Please find the following empty functions and write the code to complete the logic. These functions are focused around implementing vector algebra operations. The vectors can be of any length. If a function accepts two vectors, assume they are the same length. Khan Academy has a decent introduction: [https://www.khanacademy.org/math/linear-algebra/vectors_and_spaces/vectors/v/vector-introduction-linear-algebra]


In [69]:
def vector_add(v, w):
    """adds two vectors componentwise and returns the result
        hint: use zip()
        v + w = [4, 5, 1] + [9, 8, 1] = [13, 13, 2]
    """
    return []

def vector_subtract(v, w):
    """subtracts two vectors componentwise and returns the result
        hint use zip()
        v + w = [4, 5, 1] - [9, 8, 1] = [-5, -3, 0]
    """
    return []

def vector_sum(vectors):
    """sums a list of vectors or arbitrary length and returns the resulting vector
    [[1,2], [4,5], [8,3]] = [13,10]
    """
    v_copy = list(vectors)
    result = v_copy.pop()
    for v in v_copy:
        result = 
    return result

def scalar_multiply(c, v):
    """returns a vector where components are multplied by c"""
    return []

def dot(v, w):
    """dot product v.w
    v_1 * w_1 + ... + v_n * w_n"""
    return sum()

def sum_of_squares(v):
    """ v.v square each component and sum them
    v_1 * v_1 + ... + v_n * v_n"""
    return 

def magnitude(v):
    """the Norm of a vector, the sqrt of the sum of the squares of the components"""
    return math.sqrt()

def distance(v, w):
    """ the distance of v to w"""
    return 

def cross_product(v, w): # or outer_product(v, w)
    """Bonus:
    The outer/cross product of v and w"""
    for i in v:
        yield scalar_multiply(i, w)

def test_all():
    test_v = [4, 5, 1] 
    test_w = [9, 8, 1] 
    list_v = [[1,2], [4,5], [8,3]]
    
    print("Vector Add", test_v, test_w, vector_add(test_v, test_w))
    print("Vector Subtract", test_v, test_w, vector_subtract(test_v, test_w))
    print("Vector Sum", list_v, vector_sum(list_v))
    print("Scalar Multiply", 3, test_w, scalar_multiply(3, test_w))
    print("Dot", test_v, test_w, dot(test_v, test_w))
    print("Sum of Squares", test_v, sum_of_squares(test_v))
    print("Magnitude", test_v, magnitude(test_v))
    print("Distance", test_v, test_w, distance(test_v, test_w))
    print("Cross Product", list(cross_product(test_v, test_w)))

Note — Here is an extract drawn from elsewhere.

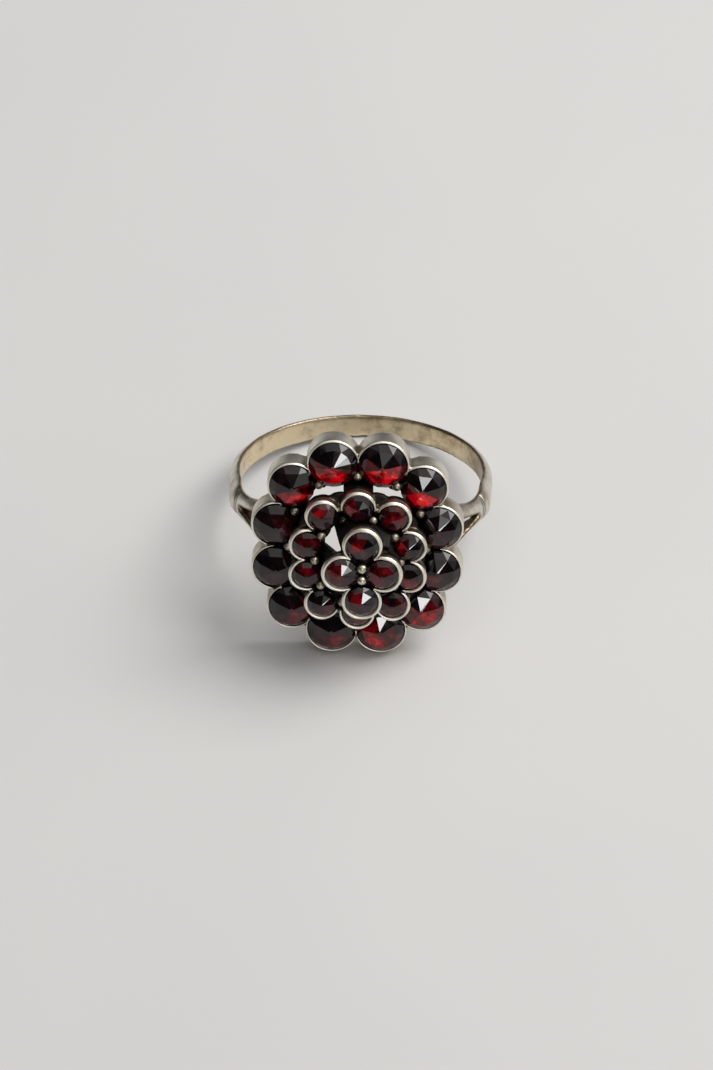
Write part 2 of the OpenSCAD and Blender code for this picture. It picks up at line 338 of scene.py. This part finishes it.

    assert vector_add(test_v, test_w) == [13, 13, 2]
    assert vector_subtract(test_v, test_w) == [-5, -3, 0]
    assert vector_sum(list_v) == [13,10] 
    assert scalar_multiply(3, test_w) == [27, 24, 3]
    assert dot(test_v, test_w) == 77
    assert sum_of_squares(test_v) == 42
    assert magnitude(test_v) == 6.48074069840786
    assert distance(test_v, test_w) == 5.830951894845301
    assert list(cross_product(test_v, test_w)) == [[36, 32, 4], [45, 40, 5], [9, 8, 1]]

test_all()


Vector Add [4, 5, 1] [9, 8, 1] [13, 13, 2]
Vector Subtract [4, 5, 1] [9, 8, 1] [-5, -3, 0]
Vector Sum [[1, 2], [4, 5], [8, 3]] [13, 10]
Scalar Multiply 3 [9, 8, 1] [27, 24, 3]
Dot [4, 5, 1] [9, 8, 1] 77
Sum of Squares [4, 5, 1] 42
Magnitude [4, 5, 1] 6.48074069840786
Distance [4, 5, 1] [9, 8, 1] 5.830951894845301
Cross Product [[36, 32, 4], [45, 40, 5], [9, 8, 1]]